While Dorrey’s artwork is well known, his SoundCloud page feels like an open secret. As DORIS, he’s uploaded over 100 moody, snippet-sized journeys into his psyche, heavy on pitched-up melodies and self-produced loops and dance beats that sample any and everything: kompa, disco, Southern rap, sadboy rock, whatever is viral on TikTok, and some good ol’ fashioned soul. “I’m really in the weeds, bro, niggas that really listen to music sample,” says Dorrey, a month before his exhibit, in his Flatbush bedroom. “When I was around 20 I found out about Dean Blunt’s sampling and it introduced me to how you could do so much with so little.”
It took me a while to even realize that Frank Dorrey and DORIS were the same person. And, once I knew, it made sense, as both the songs and digital art offer a warped, kaleidoscopic look at the mundanities of everyday life. It’s as if disparate memories are stitched together, the sense of nostalgia heightened by the samples. These scenes often feel surreal yet relatable, like his five-part “Side Nigga” series, a spaced-out rom-com, as melancholy and eerie as it is cute and lustful. “I like storytelling, suspense, shit that is wacky, or whatever I’m going through in my interpersonal relationships,” he says, laughing even when he’s serious. There are times when you won’t be entirely sure what’s going on, but the blurriness gives you the space to fill in the blanks using your own imagination.
Raised in Linden, New Jersey, to a Haitian family, Dorrey was the kind of kid whose notebook was filled with doodles. He tells me of a story he used to draw about a kid, based on himself, who used to go around fighting with a giant pencil. The madcap brightness of his artwork and music was informed by cartoons (Naruto, Fairly Odd Parents) and the radiant colors and patterns his parents wore. (If you come from a Haitian family, like me, you know they love some loud-ass clothes.) The idea to start drawing on his phone came naturally, simply because he was always on it. He started making music in high school, much of the same process; the choice to alter his voice so drastically was simple: “I wanted to be somewhere else with the music and for it to not be so focused on me. It took the seriousness out of it in a way.”

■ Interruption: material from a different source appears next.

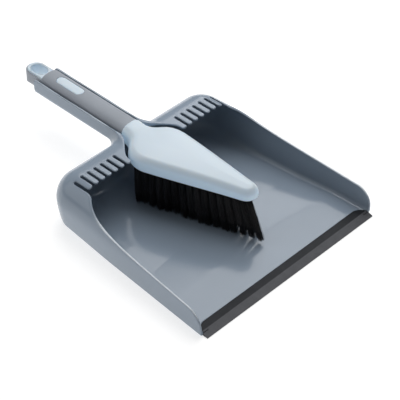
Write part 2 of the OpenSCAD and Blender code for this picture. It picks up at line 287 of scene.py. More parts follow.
def surface_net(field, lo, hi, cell):
    """Quads over the zero level of a field: one vertex in each grid cell that the surface crosses."""
    block = 8
    lo = np.array(lo, float)
    blocks = np.ceil((np.array(hi, float) - lo) / (cell * block)).astype(int)
    n = blocks * block + 1
    index = np.stack(np.meshgrid(*[np.arange(k) for k in blocks], indexing="ij"), -1)
    centres = lo + (index.reshape(-1, 3) + 0.5) * block * cell
    coarse = sample(field, centres).reshape(blocks)
    near = np.abs(coarse) < block * cell * 1.15

    def spread(a):
        for axis in range(3):
            a = np.repeat(a, block, axis)
        return np.pad(a, [(0, 1)] * 3, mode="edge")

    values = np.where(spread(coarse) < 0, -1e3, 1e3).astype(np.float32)
    wanted = spread(near)
    for axis in range(3):
        wanted = wanted | np.roll(wanted, 1, axis)
    at = np.argwhere(wanted)
    values[tuple(at.T)] = sample(field, lo + at * cell)

    inside = values < 0
    count = sum(
        inside[i:n[0] - 1 + i, j:n[1] - 1 + j, k:n[2] - 1 + k].astype(np.int8)
        for i, j, k in CORNERS
    )
    cells = np.argwhere((count > 0) & (count < 8))
    total = np.zeros((len(cells), 3))
    hits = np.zeros(len(cells))
    for a, b in EDGES:
        va, vb = values[tuple((cells + a).T)], values[tuple((cells + b).T)]
        cross = (va < 0) != (vb < 0)
        t = np.where(cross, va / np.where(cross, va - vb, 1), 0)
        point = np.array(a) + t[:, None] * (np.array(b) - np.array(a))
        total += point * cross[:, None]
        hits += cross
    verts = lo + (cells + total / hits[:, None]) * cell

    ids = np.full(n - 1, -1, np.int64)
    ids[tuple(cells.T)] = np.arange(len(cells))
    quads = []
    for axis in range(3):
        u, v = (axis + 1) % 3, (axis + 2) % 3
        step = np.eye(3, dtype=int)
        upper = np.roll(inside, -1, axis)
        change = inside != upper
        rows = np.argwhere(change)
        ok = (rows[:, axis] < n[axis] - 1) & (rows[:, u] > 0) & (rows[:, v] > 0)
        ok &= (rows[:, u] < n[u] - 1) & (rows[:, v] < n[v] - 1)
        rows = rows[ok]
        ring = [rows - step[u] - step[v], rows - step[v], rows, rows - step[u]]
        quad = np.stack([ids[tuple(r.T)] for r in ring], 1)
        quad = np.where(inside[tuple(rows.T)][:, None], quad, quad[:, ::-1])
        quads.append(quad)
    quads = np.concatenate(quads)
    return verts, quads[(quads >= 0).all(1)]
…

Sitting on his bed, in sweats and Crocs, his locs wrapped in a scarf, Dorrey points out to me items in his room that hold sentimental value. As he describes each one, mostly drawings and figurines from friends, a playlist that weaves between garage, R&B, and mellow hip-hop drifts in the background. Slowly, the room goes dark as the sun sets; now, the only light comes from Dorrey’s lighter when he decides to smoke. I thought it was a little odd, but just chalked it up to an artist being an artist. Suddenly, he notices, too. “Oh, shit, I was being mad ominous” he says, through a belly laugh so hard and loud that he rolls over on his back. “I gotta chill; what the hell was I doing?” Always lost in his own world.
Throwback rapper movie corner: Ice Cube in 2004’s Torque
What if I told you there was a mid-2000s ode to post-9/11 America and Mountain Dew where Ice Cube is the leader of a South Central biker gang and that revolves around a set piece where he gets into a motorcycle fight on top of a bullet-fast moving train? If you’re a kindred spirit of mine, your only response would be, “Fire that shit up!” Well, you’re in luck, because it does exist as music video director Joseph Kahn’s adrenaline-fueled and deranged Torque, a ripoff or send-up of Fast & Furious, depending on who you ask. The movie, full of all the shit we love in this column—themes of brotherhood, Fredro Starr acting turns—centers on the somewhat generic Martin Henderson as a drifter who returns to town to clear his name from a crystal meth frame job. (Adam Scott is the sketchy FBI agent trying to track him down.) That’s what we call timeless storytelling: It kind of plays like a Western on bikes instead of horses. So, yes, we get tons of team-ups (Christina Millian is here!), showdowns (somehow, motorcycles are used more like swords), and life lessons that belong under a Snapple cap, and Cube’s gang is caught in the middle of all of it. If none of that appeals to you, then I’ll ruin a great moment for you: At one point, the crew rides off into the desert while Nickelback’s “Someday” blasts way too fucking loudly.